-- start Information shown --

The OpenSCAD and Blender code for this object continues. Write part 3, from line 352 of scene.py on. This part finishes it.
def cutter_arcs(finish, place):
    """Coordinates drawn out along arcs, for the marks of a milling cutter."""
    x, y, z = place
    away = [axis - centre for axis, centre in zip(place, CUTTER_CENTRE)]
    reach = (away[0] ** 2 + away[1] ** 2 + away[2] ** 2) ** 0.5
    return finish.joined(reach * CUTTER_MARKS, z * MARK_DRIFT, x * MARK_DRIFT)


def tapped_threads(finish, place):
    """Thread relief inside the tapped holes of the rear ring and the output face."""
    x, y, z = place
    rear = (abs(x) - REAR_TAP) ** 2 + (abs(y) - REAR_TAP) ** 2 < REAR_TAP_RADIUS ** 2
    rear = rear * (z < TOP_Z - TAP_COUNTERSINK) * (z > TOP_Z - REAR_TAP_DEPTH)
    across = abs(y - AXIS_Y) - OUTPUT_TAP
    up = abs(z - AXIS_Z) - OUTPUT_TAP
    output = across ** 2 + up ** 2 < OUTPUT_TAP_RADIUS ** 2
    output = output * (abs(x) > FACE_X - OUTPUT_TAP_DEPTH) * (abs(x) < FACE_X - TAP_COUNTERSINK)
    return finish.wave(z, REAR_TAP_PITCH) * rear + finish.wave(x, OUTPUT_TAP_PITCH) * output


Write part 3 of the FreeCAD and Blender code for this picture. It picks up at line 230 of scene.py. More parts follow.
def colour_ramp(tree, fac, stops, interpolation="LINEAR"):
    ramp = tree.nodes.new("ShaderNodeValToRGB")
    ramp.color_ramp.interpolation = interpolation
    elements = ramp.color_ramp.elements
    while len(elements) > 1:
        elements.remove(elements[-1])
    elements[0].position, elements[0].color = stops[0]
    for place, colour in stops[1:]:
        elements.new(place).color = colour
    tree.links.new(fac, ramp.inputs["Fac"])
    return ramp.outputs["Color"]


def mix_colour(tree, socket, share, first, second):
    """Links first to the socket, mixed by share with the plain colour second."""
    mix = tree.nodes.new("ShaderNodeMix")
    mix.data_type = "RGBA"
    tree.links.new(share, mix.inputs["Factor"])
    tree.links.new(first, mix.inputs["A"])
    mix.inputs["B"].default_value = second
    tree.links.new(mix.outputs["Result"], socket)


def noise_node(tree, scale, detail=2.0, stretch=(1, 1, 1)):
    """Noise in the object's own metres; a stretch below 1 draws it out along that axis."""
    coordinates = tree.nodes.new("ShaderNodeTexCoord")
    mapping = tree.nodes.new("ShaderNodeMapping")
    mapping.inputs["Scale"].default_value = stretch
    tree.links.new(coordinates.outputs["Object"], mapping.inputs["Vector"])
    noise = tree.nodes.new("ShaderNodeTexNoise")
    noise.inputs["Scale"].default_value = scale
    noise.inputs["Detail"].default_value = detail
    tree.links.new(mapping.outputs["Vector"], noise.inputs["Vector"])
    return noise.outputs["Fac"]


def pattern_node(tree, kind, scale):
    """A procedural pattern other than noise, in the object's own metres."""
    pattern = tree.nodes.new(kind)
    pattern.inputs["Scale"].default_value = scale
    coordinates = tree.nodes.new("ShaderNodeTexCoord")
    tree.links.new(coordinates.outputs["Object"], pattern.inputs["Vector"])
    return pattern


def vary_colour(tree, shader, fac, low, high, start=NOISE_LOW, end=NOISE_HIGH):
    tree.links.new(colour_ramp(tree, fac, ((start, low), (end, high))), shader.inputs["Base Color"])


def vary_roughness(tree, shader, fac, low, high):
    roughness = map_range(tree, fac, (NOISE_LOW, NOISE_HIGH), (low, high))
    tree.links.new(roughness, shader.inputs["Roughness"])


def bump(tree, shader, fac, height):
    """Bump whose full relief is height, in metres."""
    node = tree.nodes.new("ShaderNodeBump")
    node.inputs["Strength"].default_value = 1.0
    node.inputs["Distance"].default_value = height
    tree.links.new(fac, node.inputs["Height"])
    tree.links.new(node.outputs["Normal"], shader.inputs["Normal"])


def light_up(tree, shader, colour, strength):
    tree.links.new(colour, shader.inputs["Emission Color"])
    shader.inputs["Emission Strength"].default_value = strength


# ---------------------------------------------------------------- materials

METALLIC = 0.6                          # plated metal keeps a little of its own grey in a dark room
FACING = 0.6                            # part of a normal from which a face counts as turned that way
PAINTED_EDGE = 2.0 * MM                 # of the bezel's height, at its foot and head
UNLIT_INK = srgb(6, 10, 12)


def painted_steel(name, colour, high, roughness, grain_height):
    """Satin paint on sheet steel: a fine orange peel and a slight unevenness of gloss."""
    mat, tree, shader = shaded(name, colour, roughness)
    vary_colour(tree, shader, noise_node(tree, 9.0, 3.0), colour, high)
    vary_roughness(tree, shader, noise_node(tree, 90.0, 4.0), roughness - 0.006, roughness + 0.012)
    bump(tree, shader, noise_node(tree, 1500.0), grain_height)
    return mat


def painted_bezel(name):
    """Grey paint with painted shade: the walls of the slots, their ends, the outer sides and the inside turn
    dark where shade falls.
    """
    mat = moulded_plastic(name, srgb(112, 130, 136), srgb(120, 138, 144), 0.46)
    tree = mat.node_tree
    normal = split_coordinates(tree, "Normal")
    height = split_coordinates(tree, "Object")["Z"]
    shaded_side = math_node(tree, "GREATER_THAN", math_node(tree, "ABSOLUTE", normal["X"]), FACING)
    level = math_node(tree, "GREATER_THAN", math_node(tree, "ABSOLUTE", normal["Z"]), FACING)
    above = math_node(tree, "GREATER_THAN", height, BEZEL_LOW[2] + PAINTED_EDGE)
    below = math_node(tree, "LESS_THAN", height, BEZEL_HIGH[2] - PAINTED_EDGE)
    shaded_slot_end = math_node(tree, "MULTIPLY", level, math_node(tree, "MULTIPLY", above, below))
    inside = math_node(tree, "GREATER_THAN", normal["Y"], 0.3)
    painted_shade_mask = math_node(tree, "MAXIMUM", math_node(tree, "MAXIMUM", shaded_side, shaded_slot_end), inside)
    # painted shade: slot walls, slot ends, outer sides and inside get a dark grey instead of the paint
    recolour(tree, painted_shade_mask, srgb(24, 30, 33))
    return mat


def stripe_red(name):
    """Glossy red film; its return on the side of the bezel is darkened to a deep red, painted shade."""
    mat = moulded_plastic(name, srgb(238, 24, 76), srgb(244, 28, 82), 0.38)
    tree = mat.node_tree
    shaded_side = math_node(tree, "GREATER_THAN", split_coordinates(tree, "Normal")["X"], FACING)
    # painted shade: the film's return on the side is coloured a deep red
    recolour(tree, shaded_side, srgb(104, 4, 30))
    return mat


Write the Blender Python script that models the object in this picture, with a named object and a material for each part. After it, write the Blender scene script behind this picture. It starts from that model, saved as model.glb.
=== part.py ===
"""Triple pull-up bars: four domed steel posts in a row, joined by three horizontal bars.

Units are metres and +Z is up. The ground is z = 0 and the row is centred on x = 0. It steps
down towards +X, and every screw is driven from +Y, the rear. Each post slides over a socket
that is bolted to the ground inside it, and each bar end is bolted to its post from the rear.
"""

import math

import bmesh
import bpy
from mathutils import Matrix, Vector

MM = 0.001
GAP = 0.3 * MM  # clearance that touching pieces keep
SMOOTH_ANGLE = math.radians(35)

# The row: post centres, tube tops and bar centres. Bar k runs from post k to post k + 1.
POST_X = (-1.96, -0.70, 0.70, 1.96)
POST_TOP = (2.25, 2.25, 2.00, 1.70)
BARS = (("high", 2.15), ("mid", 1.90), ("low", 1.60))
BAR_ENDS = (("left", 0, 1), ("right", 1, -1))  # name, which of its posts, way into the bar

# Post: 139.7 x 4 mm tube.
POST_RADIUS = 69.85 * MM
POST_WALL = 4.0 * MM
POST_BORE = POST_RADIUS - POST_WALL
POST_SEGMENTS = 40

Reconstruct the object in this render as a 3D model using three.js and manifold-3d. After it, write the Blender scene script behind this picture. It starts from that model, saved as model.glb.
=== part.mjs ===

-- end Information shown --

• [Goal] Only the lines from the one with "Write the Blender Python" to the one with "from mathutils import Matrix, Vector" are wanted; extract them exactly, both ends included.

• [Output below]
Write the Blender Python script that models the object in this picture, with a named object and a material for each part. After it, write the Blender scene script behind this picture. It starts from that model, saved as model.glb.
=== part.py ===
"""Triple pull-up bars: four domed steel posts in a row, joined by three horizontal bars.

Units are metres and +Z is up. The ground is z = 0 and the row is centred on x = 0. It steps
down towards +X, and every screw is driven from +Y, the rear. Each post slides over a socket
that is bolted to the ground inside it, and each bar end is bolted to its post from the rear.
"""

import math

import bmesh
import bpy
from mathutils import Matrix, Vector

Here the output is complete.